##### Records for processing #####

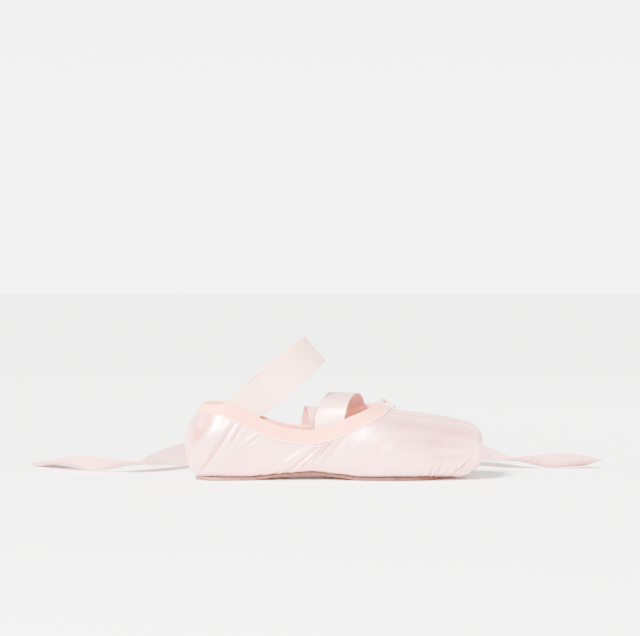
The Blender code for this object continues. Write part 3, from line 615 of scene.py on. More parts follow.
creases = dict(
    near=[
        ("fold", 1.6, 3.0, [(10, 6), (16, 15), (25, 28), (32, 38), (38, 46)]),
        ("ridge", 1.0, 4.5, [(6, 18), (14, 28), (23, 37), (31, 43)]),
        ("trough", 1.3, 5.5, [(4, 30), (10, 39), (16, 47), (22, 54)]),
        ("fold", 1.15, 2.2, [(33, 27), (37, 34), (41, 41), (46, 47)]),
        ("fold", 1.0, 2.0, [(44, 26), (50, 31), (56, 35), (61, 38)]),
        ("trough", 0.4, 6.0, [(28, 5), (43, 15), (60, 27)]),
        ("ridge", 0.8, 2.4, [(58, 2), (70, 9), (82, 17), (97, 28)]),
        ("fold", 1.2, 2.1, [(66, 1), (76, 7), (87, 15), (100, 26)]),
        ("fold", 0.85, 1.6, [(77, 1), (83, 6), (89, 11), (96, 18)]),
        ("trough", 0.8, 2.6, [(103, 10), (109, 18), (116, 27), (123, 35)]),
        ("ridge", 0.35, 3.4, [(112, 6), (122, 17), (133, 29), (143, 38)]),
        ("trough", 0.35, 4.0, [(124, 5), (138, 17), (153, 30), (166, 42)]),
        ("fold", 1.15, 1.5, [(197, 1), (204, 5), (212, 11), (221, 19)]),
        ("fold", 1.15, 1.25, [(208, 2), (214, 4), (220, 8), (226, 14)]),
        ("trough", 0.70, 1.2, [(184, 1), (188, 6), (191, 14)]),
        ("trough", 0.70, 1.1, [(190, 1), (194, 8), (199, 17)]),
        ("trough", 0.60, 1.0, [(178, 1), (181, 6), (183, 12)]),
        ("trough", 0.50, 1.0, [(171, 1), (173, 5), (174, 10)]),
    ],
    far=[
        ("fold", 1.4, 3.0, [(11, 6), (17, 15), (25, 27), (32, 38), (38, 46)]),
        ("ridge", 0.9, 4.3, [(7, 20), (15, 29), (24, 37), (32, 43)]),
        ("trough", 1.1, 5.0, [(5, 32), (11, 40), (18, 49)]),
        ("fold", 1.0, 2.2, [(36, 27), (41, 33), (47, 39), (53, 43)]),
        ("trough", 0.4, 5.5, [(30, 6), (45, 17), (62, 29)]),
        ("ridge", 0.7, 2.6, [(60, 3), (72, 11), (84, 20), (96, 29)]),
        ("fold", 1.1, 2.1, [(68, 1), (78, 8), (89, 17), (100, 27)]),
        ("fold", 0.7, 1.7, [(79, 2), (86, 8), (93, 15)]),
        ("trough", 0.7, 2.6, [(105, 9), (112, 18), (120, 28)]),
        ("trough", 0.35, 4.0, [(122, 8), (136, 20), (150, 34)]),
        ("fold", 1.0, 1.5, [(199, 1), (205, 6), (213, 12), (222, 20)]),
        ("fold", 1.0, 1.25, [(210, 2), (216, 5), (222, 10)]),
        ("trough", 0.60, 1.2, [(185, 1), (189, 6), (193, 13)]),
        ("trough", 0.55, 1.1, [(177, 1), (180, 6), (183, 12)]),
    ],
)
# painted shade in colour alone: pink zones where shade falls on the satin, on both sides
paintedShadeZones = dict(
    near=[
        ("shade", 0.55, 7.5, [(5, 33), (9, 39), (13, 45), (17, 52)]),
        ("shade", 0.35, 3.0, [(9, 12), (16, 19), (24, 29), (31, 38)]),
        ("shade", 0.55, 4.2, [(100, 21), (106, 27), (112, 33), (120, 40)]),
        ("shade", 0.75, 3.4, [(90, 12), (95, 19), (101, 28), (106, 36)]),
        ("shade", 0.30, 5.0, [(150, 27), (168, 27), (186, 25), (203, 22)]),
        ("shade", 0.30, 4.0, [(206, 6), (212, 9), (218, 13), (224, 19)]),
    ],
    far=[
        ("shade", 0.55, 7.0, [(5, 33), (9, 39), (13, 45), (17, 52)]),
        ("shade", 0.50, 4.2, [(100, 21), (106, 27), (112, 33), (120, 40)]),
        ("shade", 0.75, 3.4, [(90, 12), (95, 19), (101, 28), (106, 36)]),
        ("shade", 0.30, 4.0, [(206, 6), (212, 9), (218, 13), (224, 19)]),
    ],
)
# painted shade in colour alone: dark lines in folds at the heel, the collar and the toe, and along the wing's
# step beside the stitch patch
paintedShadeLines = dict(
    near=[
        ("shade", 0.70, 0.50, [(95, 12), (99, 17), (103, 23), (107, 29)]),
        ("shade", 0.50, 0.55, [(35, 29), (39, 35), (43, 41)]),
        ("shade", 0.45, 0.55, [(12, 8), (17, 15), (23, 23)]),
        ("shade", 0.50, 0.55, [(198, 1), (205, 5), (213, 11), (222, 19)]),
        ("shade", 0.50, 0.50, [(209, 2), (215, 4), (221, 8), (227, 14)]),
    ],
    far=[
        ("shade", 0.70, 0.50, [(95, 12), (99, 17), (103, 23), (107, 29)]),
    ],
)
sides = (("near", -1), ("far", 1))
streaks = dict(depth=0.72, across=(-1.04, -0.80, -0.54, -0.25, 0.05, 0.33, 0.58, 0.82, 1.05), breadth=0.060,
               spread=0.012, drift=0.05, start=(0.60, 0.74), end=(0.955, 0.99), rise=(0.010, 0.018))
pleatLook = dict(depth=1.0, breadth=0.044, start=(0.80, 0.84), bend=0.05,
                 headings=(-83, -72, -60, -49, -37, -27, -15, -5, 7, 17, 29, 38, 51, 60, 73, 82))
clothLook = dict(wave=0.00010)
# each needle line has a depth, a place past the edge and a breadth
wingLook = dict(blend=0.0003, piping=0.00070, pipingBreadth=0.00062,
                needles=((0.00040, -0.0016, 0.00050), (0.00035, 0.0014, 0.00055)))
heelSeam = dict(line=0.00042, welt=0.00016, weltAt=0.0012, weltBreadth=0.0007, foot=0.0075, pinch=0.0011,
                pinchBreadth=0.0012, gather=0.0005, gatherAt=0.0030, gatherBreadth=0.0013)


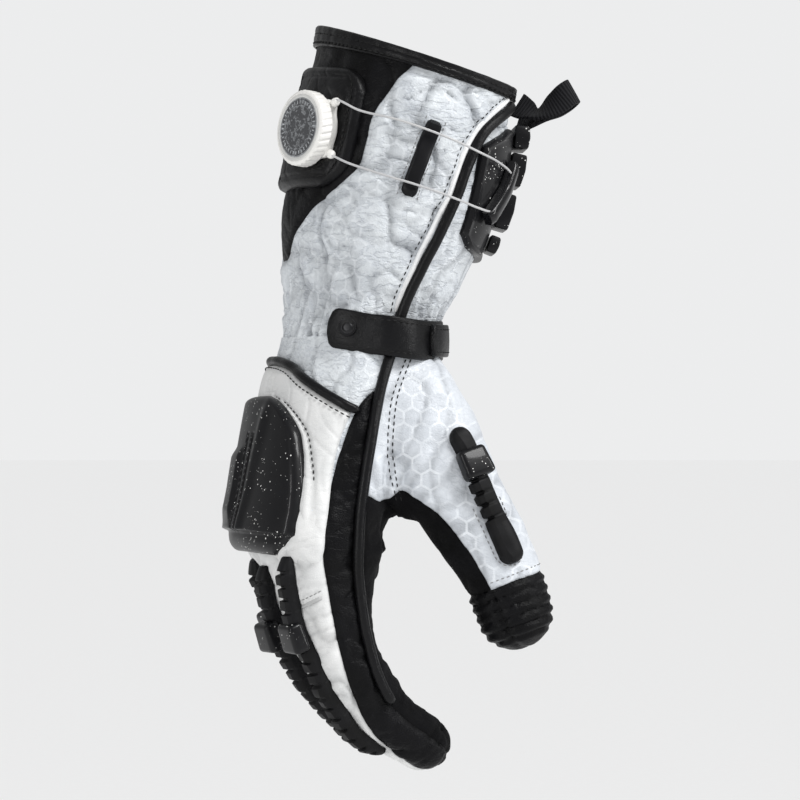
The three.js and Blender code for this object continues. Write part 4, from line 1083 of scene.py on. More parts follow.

#####

### Exercise:
Give an exact repetition of all the material.

### Written solution:
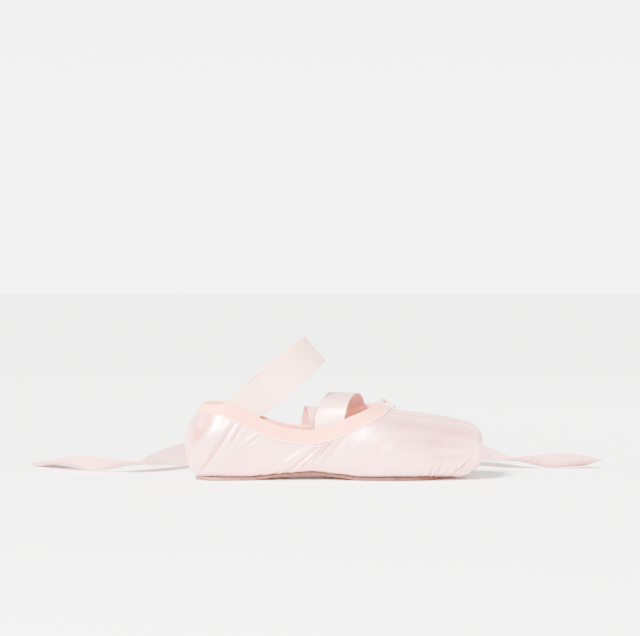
The Blender code for this object continues. Write part 3, from line 615 of scene.py on. More parts follow.
creases = dict(
    near=[
        ("fold", 1.6, 3.0, [(10, 6), (16, 15), (25, 28), (32, 38), (38, 46)]),
        ("ridge", 1.0, 4.5, [(6, 18), (14, 28), (23, 37), (31, 43)]),
        ("trough", 1.3, 5.5, [(4, 30), (10, 39), (16, 47), (22, 54)]),
        ("fold", 1.15, 2.2, [(33, 27), (37, 34), (41, 41), (46, 47)]),
        ("fold", 1.0, 2.0, [(44, 26), (50, 31), (56, 35), (61, 38)]),
        ("trough", 0.4, 6.0, [(28, 5), (43, 15), (60, 27)]),
        ("ridge", 0.8, 2.4, [(58, 2), (70, 9), (82, 17), (97, 28)]),
        ("fold", 1.2, 2.1, [(66, 1), (76, 7), (87, 15), (100, 26)]),
        ("fold", 0.85, 1.6, [(77, 1), (83, 6), (89, 11), (96, 18)]),
        ("trough", 0.8, 2.6, [(103, 10), (109, 18), (116, 27), (123, 35)]),
        ("ridge", 0.35, 3.4, [(112, 6), (122, 17), (133, 29), (143, 38)]),
        ("trough", 0.35, 4.0, [(124, 5), (138, 17), (153, 30), (166, 42)]),
        ("fold", 1.15, 1.5, [(197, 1), (204, 5), (212, 11), (221, 19)]),
        ("fold", 1.15, 1.25, [(208, 2), (214, 4), (220, 8), (226, 14)]),
        ("trough", 0.70, 1.2, [(184, 1), (188, 6), (191, 14)]),
        ("trough", 0.70, 1.1, [(190, 1), (194, 8), (199, 17)]),
        ("trough", 0.60, 1.0, [(178, 1), (181, 6), (183, 12)]),
        ("trough", 0.50, 1.0, [(171, 1), (173, 5), (174, 10)]),
    ],
    far=[
        ("fold", 1.4, 3.0, [(11, 6), (17, 15), (25, 27), (32, 38), (38, 46)]),
        ("ridge", 0.9, 4.3, [(7, 20), (15, 29), (24, 37), (32, 43)]),
        ("trough", 1.1, 5.0, [(5, 32), (11, 40), (18, 49)]),
        ("fold", 1.0, 2.2, [(36, 27), (41, 33), (47, 39), (53, 43)]),
        ("trough", 0.4, 5.5, [(30, 6), (45, 17), (62, 29)]),
        ("ridge", 0.7, 2.6, [(60, 3), (72, 11), (84, 20), (96, 29)]),
        ("fold", 1.1, 2.1, [(68, 1), (78, 8), (89, 17), (100, 27)]),
        ("fold", 0.7, 1.7, [(79, 2), (86, 8), (93, 15)]),
        ("trough", 0.7, 2.6, [(105, 9), (112, 18), (120, 28)]),
        ("trough", 0.35, 4.0, [(122, 8), (136, 20), (150, 34)]),
        ("fold", 1.0, 1.5, [(199, 1), (205, 6), (213, 12), (222, 20)]),
        ("fold", 1.0, 1.25, [(210, 2), (216, 5), (222, 10)]),
        ("trough", 0.60, 1.2, [(185, 1), (189, 6), (193, 13)]),
        ("trough", 0.55, 1.1, [(177, 1), (180, 6), (183, 12)]),
    ],
)
# painted shade in colour alone: pink zones where shade falls on the satin, on both sides
paintedShadeZones = dict(
    near=[
        ("shade", 0.55, 7.5, [(5, 33), (9, 39), (13, 45), (17, 52)]),
        ("shade", 0.35, 3.0, [(9, 12), (16, 19), (24, 29), (31, 38)]),
        ("shade", 0.55, 4.2, [(100, 21), (106, 27), (112, 33), (120, 40)]),
        ("shade", 0.75, 3.4, [(90, 12), (95, 19), (101, 28), (106, 36)]),
        ("shade", 0.30, 5.0, [(150, 27), (168, 27), (186, 25), (203, 22)]),
        ("shade", 0.30, 4.0, [(206, 6), (212, 9), (218, 13), (224, 19)]),
    ],
    far=[
        ("shade", 0.55, 7.0, [(5, 33), (9, 39), (13, 45), (17, 52)]),
        ("shade", 0.50, 4.2, [(100, 21), (106, 27), (112, 33), (120, 40)]),
        ("shade", 0.75, 3.4, [(90, 12), (95, 19), (101, 28), (106, 36)]),
        ("shade", 0.30, 4.0, [(206, 6), (212, 9), (218, 13), (224, 19)]),
    ],
)
# painted shade in colour alone: dark lines in folds at the heel, the collar and the toe, and along the wing's
# step beside the stitch patch
paintedShadeLines = dict(
    near=[
        ("shade", 0.70, 0.50, [(95, 12), (99, 17), (103, 23), (107, 29)]),
        ("shade", 0.50, 0.55, [(35, 29), (39, 35), (43, 41)]),
        ("shade", 0.45, 0.55, [(12, 8), (17, 15), (23, 23)]),
        ("shade", 0.50, 0.55, [(198, 1), (205, 5), (213, 11), (222, 19)]),
        ("shade", 0.50, 0.50, [(209, 2), (215, 4), (221, 8), (227, 14)]),
    ],
    far=[
        ("shade", 0.70, 0.50, [(95, 12), (99, 17), (103, 23), (107, 29)]),
    ],
)
sides = (("near", -1), ("far", 1))
streaks = dict(depth=0.72, across=(-1.04, -0.80, -0.54, -0.25, 0.05, 0.33, 0.58, 0.82, 1.05), breadth=0.060,
               spread=0.012, drift=0.05, start=(0.60, 0.74), end=(0.955, 0.99), rise=(0.010, 0.018))
pleatLook = dict(depth=1.0, breadth=0.044, start=(0.80, 0.84), bend=0.05,
                 headings=(-83, -72, -60, -49, -37, -27, -15, -5, 7, 17, 29, 38, 51, 60, 73, 82))
clothLook = dict(wave=0.00010)
# each needle line has a depth, a place past the edge and a breadth
wingLook = dict(blend=0.0003, piping=0.00070, pipingBreadth=0.00062,
                needles=((0.00040, -0.0016, 0.00050), (0.00035, 0.0014, 0.00055)))
heelSeam = dict(line=0.00042, welt=0.00016, weltAt=0.0012, weltBreadth=0.0007, foot=0.0075, pinch=0.0011,
                pinchBreadth=0.0012, gather=0.0005, gatherAt=0.0030, gatherBreadth=0.0013)


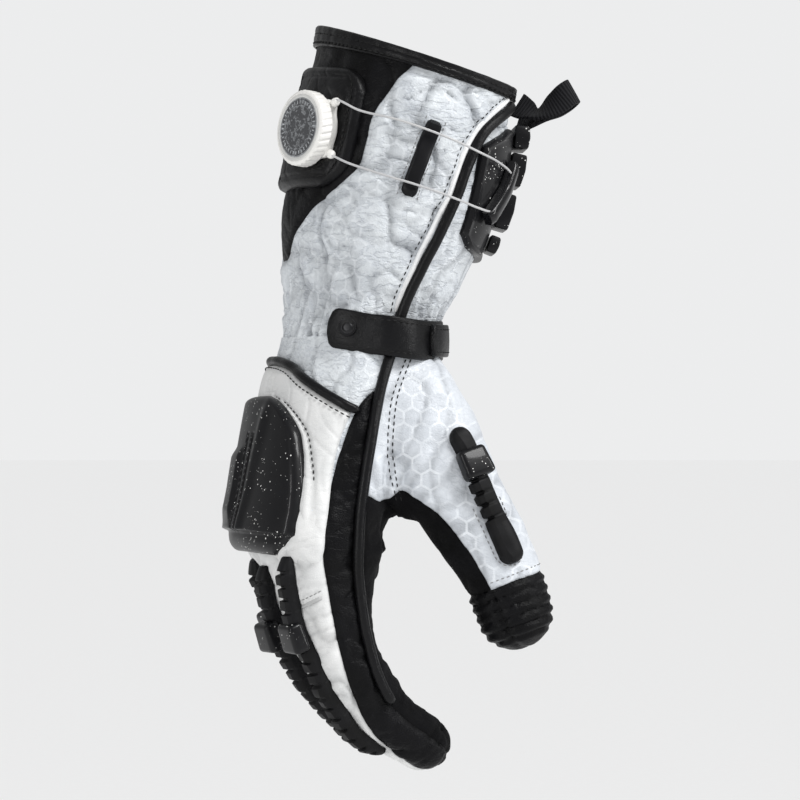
The three.js and Blender code for this object continues. Write part 4, from line 1083 of scene.py on. More parts follow.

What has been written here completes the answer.